Exercise directions:
Copy all of the records below verbatim.

Provided data:
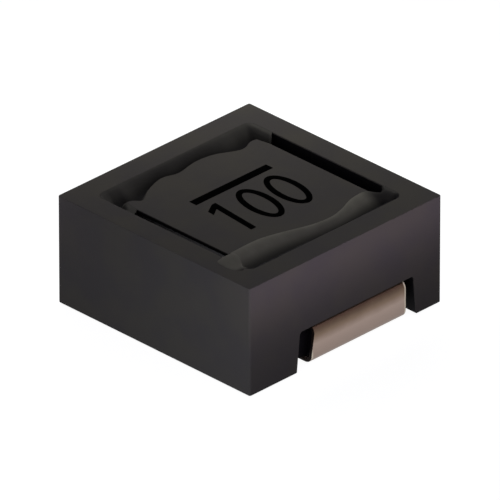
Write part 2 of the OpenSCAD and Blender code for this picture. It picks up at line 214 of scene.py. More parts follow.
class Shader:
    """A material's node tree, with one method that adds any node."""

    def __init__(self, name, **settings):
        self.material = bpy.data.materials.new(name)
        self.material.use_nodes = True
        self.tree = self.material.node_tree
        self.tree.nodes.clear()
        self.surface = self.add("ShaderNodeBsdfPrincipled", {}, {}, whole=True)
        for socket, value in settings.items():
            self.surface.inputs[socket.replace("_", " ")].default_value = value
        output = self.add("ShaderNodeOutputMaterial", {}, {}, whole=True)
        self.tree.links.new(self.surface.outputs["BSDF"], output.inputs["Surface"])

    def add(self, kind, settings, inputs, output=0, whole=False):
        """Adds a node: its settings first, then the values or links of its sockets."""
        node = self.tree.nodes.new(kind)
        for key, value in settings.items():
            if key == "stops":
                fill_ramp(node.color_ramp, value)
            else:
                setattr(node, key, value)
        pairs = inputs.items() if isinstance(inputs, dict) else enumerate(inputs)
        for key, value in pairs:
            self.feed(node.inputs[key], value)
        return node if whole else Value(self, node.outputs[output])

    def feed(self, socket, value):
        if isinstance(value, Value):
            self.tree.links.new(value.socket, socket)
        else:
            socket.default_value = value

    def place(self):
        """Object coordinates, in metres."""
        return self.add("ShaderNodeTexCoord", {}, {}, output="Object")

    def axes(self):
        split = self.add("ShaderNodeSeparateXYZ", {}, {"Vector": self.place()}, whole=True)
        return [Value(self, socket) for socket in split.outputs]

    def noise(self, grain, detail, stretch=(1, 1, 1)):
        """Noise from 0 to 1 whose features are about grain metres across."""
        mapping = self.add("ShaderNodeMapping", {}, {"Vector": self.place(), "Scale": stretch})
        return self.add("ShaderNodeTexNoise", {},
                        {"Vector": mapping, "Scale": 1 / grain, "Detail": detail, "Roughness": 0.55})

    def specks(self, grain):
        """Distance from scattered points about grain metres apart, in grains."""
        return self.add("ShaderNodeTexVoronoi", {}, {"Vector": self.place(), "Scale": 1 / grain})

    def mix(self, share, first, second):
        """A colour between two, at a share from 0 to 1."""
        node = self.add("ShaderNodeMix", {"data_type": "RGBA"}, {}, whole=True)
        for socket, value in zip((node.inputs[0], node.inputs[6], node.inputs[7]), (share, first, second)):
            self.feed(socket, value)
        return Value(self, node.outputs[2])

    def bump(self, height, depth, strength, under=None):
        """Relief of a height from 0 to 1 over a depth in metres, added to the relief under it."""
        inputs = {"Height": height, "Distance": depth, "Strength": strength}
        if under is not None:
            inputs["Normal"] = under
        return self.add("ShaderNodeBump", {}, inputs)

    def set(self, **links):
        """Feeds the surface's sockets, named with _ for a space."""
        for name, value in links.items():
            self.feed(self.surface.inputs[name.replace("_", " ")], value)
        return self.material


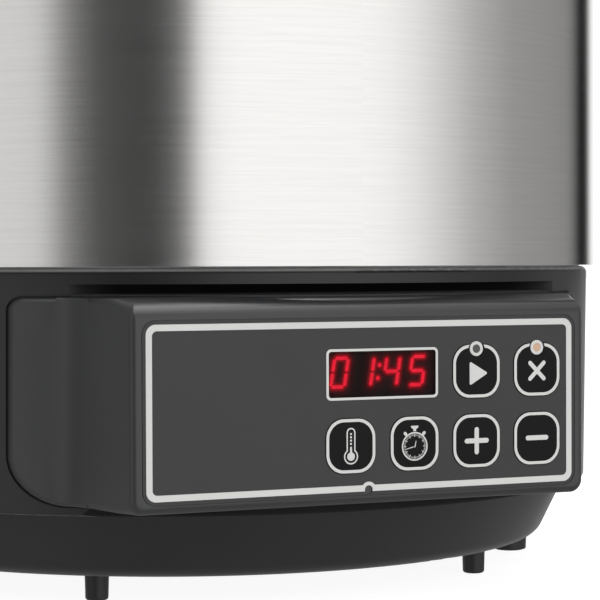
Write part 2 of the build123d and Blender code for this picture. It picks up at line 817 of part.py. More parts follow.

Result of this task:
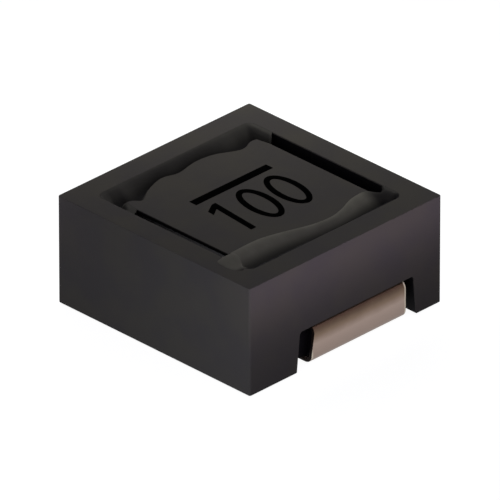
Write part 2 of the OpenSCAD and Blender code for this picture. It picks up at line 214 of scene.py. More parts follow.
class Shader:
    """A material's node tree, with one method that adds any node."""

    def __init__(self, name, **settings):
        self.material = bpy.data.materials.new(name)
        self.material.use_nodes = True
        self.tree = self.material.node_tree
        self.tree.nodes.clear()
        self.surface = self.add("ShaderNodeBsdfPrincipled", {}, {}, whole=True)
        for socket, value in settings.items():
            self.surface.inputs[socket.replace("_", " ")].default_value = value
        output = self.add("ShaderNodeOutputMaterial", {}, {}, whole=True)
        self.tree.links.new(self.surface.outputs["BSDF"], output.inputs["Surface"])

    def add(self, kind, settings, inputs, output=0, whole=False):
        """Adds a node: its settings first, then the values or links of its sockets."""
        node = self.tree.nodes.new(kind)
        for key, value in settings.items():
            if key == "stops":
                fill_ramp(node.color_ramp, value)
            else:
                setattr(node, key, value)
        pairs = inputs.items() if isinstance(inputs, dict) else enumerate(inputs)
        for key, value in pairs:
            self.feed(node.inputs[key], value)
        return node if whole else Value(self, node.outputs[output])

    def feed(self, socket, value):
        if isinstance(value, Value):
            self.tree.links.new(value.socket, socket)
        else:
            socket.default_value = value

    def place(self):
        """Object coordinates, in metres."""
        return self.add("ShaderNodeTexCoord", {}, {}, output="Object")

    def axes(self):
        split = self.add("ShaderNodeSeparateXYZ", {}, {"Vector": self.place()}, whole=True)
        return [Value(self, socket) for socket in split.outputs]

    def noise(self, grain, detail, stretch=(1, 1, 1)):
        """Noise from 0 to 1 whose features are about grain metres across."""
        mapping = self.add("ShaderNodeMapping", {}, {"Vector": self.place(), "Scale": stretch})
        return self.add("ShaderNodeTexNoise", {},
                        {"Vector": mapping, "Scale": 1 / grain, "Detail": detail, "Roughness": 0.55})

    def specks(self, grain):
        """Distance from scattered points about grain metres apart, in grains."""
        return self.add("ShaderNodeTexVoronoi", {}, {"Vector": self.place(), "Scale": 1 / grain})

    def mix(self, share, first, second):
        """A colour between two, at a share from 0 to 1."""
        node = self.add("ShaderNodeMix", {"data_type": "RGBA"}, {}, whole=True)
        for socket, value in zip((node.inputs[0], node.inputs[6], node.inputs[7]), (share, first, second)):
            self.feed(socket, value)
        return Value(self, node.outputs[2])

    def bump(self, height, depth, strength, under=None):
        """Relief of a height from 0 to 1 over a depth in metres, added to the relief under it."""
        inputs = {"Height": height, "Distance": depth, "Strength": strength}
        if under is not None:
            inputs["Normal"] = under
        return self.add("ShaderNodeBump", {}, inputs)

    def set(self, **links):
        """Feeds the surface's sockets, named with _ for a space."""
        for name, value in links.items():
            self.feed(self.surface.inputs[name.replace("_", " ")], value)
        return self.material


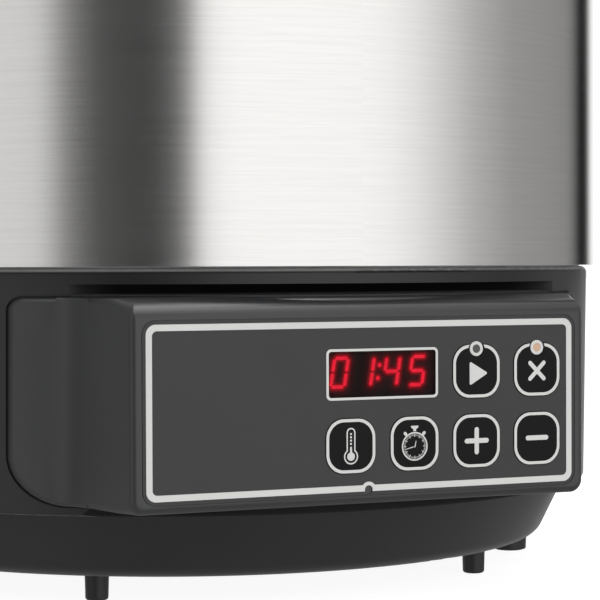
Write part 2 of the build123d and Blender code for this picture. It picks up at line 817 of part.py. More parts follow.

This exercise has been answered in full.